かなうものならばこの作品の再上映を、今なお、心から願っています。

<上映終了後記>
3D映像の楽しさを初めて私に教えてくれた作品、もう劇場で観れないことがとても残念です。 ですが何度も観るにつけ、作品としての素晴らしさこそがこの3Dの効果をも高めていたんだと思い至りました。 無意味に飛び出す映像を他の作品で幾度も観ましたが、何の感動も覚えなかった。 バイキングとしては異質であるがゆえのヒックの孤独、それがあったからこそ私はヒックの心の動きや行動ひとつひとつに共感し、同化して、ドラゴンであるトゥースに乗って大空へと飛び立ったその爽快感をヒックとともに味わうことができたのです。
その解き放たれた爽快感に3Dがさらなる臨場感で相乗効果をもたらす、それこそがこの作品で3Dを使う意図だった。
まず「物語」という屋台骨ありきの感動だったのです。 だから2D字幕で観た時にもさほどの遜色を感じなかったのだと。
自宅でのDVD観賞は、確かに劇場で観た時と比べればある程度の迫力は失うでしょう。でもそれを補ってあまりある完成度の高い脚本と演出、映像のきめ細やかさがあると今は確信しています。 ぜひ、ご自宅でDVDで観てください。ヒックと、トゥースととともに空を駆け巡りましょう!<〆> (以下の記事は上映期間中に記したものです)

今まで子どもと観賞した3Dと銘打つ数々の映画に辟易していた私ですが、この映画で初めて3D技術を使うことの意味、すばらしさが理解できました。 映画館でその醍醐味をみなさんに味わってほしい作品です。

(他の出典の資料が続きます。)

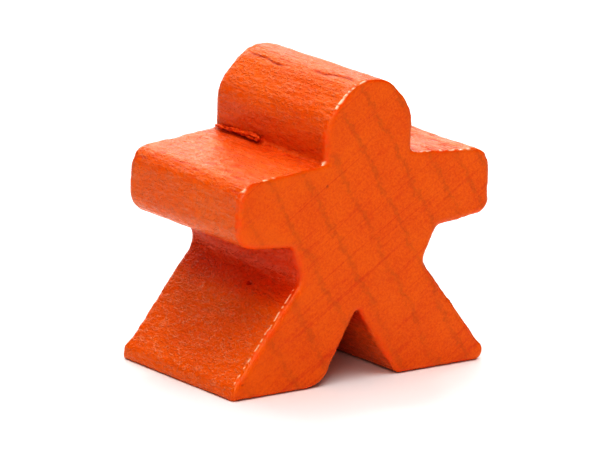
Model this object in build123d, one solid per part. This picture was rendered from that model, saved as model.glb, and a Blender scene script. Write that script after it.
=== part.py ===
from math import sqrt
from build123d import *
import os

# A wooden game figure, 16 mm tall: one block of beech under a thin coat of orange paint.
# Frame: X across the figure, Y through its thickness, Z up. The front face looks along -Y.
# The origin is where the figure stands, under the middle of its box.
# The block is cut from a long moulded strip, so its grain runs along Y.

# The painted figure's overall size, in millimetres
height = 16.0
thickness = 9.8
rim_radius = 0.35
coat = 0.05

# Head: a round top over short straight sides. Its round is flattened a little at 45 degrees
head_half_width = 2.85
head_shift = 0.1
head_radius = 2.2
left_flattening = 0.16
right_flattening = 0.1
neck_z = 11.85
neck_radius = 0.25

# Arms
hand_top_x = 8.1
hand_top_z = 11.4
hand_bottom_x = 8.25
hand_bottom_z = 8.0
armpit_x = 4.75
armpit_z = 7.6
armpit_shift = 0.13

# Legs
waist_x = 3.95
waist_z = 5.9
foot_outer_x = 8.7
foot_inner_x = 2.45
crotch_shift = -0.25
crotch_z = 3.8
crotch_radius = 0.15

# Corner radii: the two flanks came off the moulding cutter a little different
left_radii = dict(hand_top=1.1, hand_bottom=1.3, armpit=0.3, waist=1.0, outer=0.5, inner=1.6)
right_radii = dict(hand_top=1.15, hand_bottom=0.8, armpit=0.4, waist=0.6, outer=0.5, inner=0.6)

# Splinter raised from the corner between the head and the left arm
splinter_back_y = 4.65
splinter_front_y = 0.35
splinter_reach = 0.35
splinter_rise = 0.42
splinter_gap = 0.09
splinter_bevel = 0.12
splinter_back_scale = 0.55


def flank(side, radii):
    """Corners of one side of the outline from the neck down, each as (x, z, radius)."""
    return [
        (head_shift + side * head_half_width, neck_z, neck_radius),
        (side * hand_top_x, hand_top_z, radii["hand_top"]),
        (side * hand_bottom_x, hand_bottom_z, radii["hand_bottom"]),
        (armpit_shift + side * armpit_x, armpit_z, radii["armpit"]),
        (side * waist_x, waist_z, radii["waist"]),
        (side * foot_outer_x, 0, radii["outer"]),
        (side * foot_inner_x, 0, radii["inner"]),
    ]


def half_head(side, flattening):
    """Corners of one side of the head from the crown down, each as (x, z, radius)."""
    reach = sqrt(2) * (head_half_width - flattening) - head_half_width
    return [
        (head_shift + side * reach, height, head_radius),
        (head_shift + side * head_half_width, height - head_half_width + reach, head_radius),
    ]


def outline():
    """The figure's outline as a face: one closed polyline with rounded corners."""
    right = half_head(1, right_flattening) + flank(1, right_radii)
    left = half_head(-1, left_flattening) + flank(-1, left_radii)
    corners = right + [(crotch_shift, crotch_z, crotch_radius)] + left[::-1]
    points = [(x, z) for x, z, _ in corners]
    return make_face(FilletPolyline(*points, radius=[r for _, _, r in corners], close=True))


def block(inset):
    """The figure's block, inset evenly on every side, with its front and back rims rounded."""
    face = offset(outline(), -inset) if inset else outline()
    half_thickness = thickness / 2 - inset
    solid = extrude(Plane.XZ * face, amount=half_thickness, both=True)
    rims = solid.faces().filter_by(Axis.Y).edges()
    return fillet(rims, rim_radius - inset)


def splinter_section(y, scale):
    """The splinter's cross-section at a place along the neck corner, before it meets the body."""
    root_x = head_shift - head_half_width
    tip_x = root_x - splinter_reach * scale
    low = neck_z + splinter_gap
    high = neck_z + splinter_gap + splinter_rise * scale
    bevel = splinter_bevel * scale
    inside = root_x + coat
    corners = [(inside, low), (tip_x + bevel, low), (tip_x, low + bevel), (tip_x + bevel, high), (inside, high)]
    return Plane.XZ.offset(-y) * make_face(Polyline(*corners, close=True))


def wood_block(painted):
    """The bare block inside the film. At the two sole flats the block itself is the surface."""
    soles = painted.faces().filter_by(Plane.XY).group_by(Axis.Z)[0]
    return block(coat) + [extrude(sole, amount=-coat) for sole in soles]


def neck_splinter(painted):
    """A fibre bundle torn up along the corner, growing from the back face to a frayed end."""
    back = splinter_section(splinter_back_y, splinter_back_scale)
    front = splinter_section(splinter_front_y, 1)
    return loft([back, front]) - painted


def save(shape, node):
    shape.label = node
    export_step(shape, f"parts/{node}.step")


os.makedirs("parts", exist_ok=True)
painted = block(0)
wood = wood_block(painted)
save(wood, "wood_body")
save(painted - wood, "paint_coat")
save(neck_splinter(painted), "neck_splinter")
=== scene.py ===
import itertools
import math

import bmesh
import bpy
import numpy as np
from mathutils import Matrix, Vector
from mathutils.geometry import delaunay_2d_cdt
from mathutils.kdtree import KDTree


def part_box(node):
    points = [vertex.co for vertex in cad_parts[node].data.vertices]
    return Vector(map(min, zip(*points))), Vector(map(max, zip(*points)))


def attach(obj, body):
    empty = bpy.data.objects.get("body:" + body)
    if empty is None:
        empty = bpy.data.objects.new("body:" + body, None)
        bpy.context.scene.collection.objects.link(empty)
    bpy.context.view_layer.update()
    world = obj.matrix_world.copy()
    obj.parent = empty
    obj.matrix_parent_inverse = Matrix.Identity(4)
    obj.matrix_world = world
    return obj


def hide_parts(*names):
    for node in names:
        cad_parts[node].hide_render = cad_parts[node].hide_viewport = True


# The orange wooden figure: a painted skin, the beech block inside it, and a torn splinter at the neck.
# The geometry code works in millimetres, and new_piece turns them into metres.
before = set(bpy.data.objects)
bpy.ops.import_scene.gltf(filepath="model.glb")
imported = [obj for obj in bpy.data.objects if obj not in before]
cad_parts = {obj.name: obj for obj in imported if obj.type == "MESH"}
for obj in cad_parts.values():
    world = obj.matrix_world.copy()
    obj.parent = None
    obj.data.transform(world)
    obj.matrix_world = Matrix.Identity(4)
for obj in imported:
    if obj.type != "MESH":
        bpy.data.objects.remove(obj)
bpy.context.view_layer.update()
MM = 0.001
BOX_LOW = np.array(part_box("paint_coat")[0]) / MM
BOX_HIGH = np.array(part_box("paint_coat")[1]) / MM
HALF_THICK = BOX_HIGH[1]
COAT = HALF_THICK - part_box("wood_body")[1].y / MM
SPLINTER_LOW = np.array(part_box("neck_splinter")[0]) / MM
SPLINTER_HIGH = np.array(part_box("neck_splinter")[1]) / MM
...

何度観ても飽きません。 脚本の強さ・演出力、そしていわずもがなの特筆ものの飛翔感の楽しさ。その良さは2Dでも存分に味わえます。関東以外の方はDVD出たら是非観てください。生き生きと画面いっぱいに表現するヒックやトゥースはポスターの何千倍、何万倍も魅力的です。
でもやはりこの作品は重低音鳴り響く劇場の大画面で観たい。唸り声を上げるドラゴンが縦横に飛び回る世界を映しながら、ヒックの肌に透けるそばかすや風になびく髪までもが美しく繊細に描かれています。 3Dは空飛ぶドラゴンたちの動きに怖いくらいの臨場感を与えていただけでなく、トゥースをはじめ個性的な登場人物たちのくるくると変わる表情や主人公の心の揺れをより際立たせていました。
いかにもアメリカンなヒックの会話を、軽妙な味付けで演じていらっしゃる日本の声優さん?にも拍手したいです。各所で笑って、泣きました。
他にも心揺さぶられる音楽、トゥースのかわいさ・かっこよさ、苦くも納得の顛末、語りつくせません。とにかく一人でも多くの方に、映画館で、観てほしいです。 宣伝力や公開時期のせいでふるわないなら、残念すぎます。 六本木で続映していましたが、10/22上映終了決定(涙涙涙)まだの方は今のうちにGO!
<追記>
ついに明日上映終了です。 何度も観て思うことは、やはりこの作品は素晴らしい。 大人にも子どもにも様々な意味で夢を与えてくれる、力を持った作品だと思います。 私もトゥースの背中に乗って鳥のように大空を駆け巡ってみたい!人生折り返し地点にいる私にそんな気持ちを思い起こさせてくれたこの映画に感謝しています。
DVDの発売も決定したようです。3Dであろうとなかろうと素晴らしい脚本と演出、あらたなファンを増やしていくと確信しています。 できうることならば、もう一度映画館で、全国展開での再上映が実現しますように…と願わずにはいられません。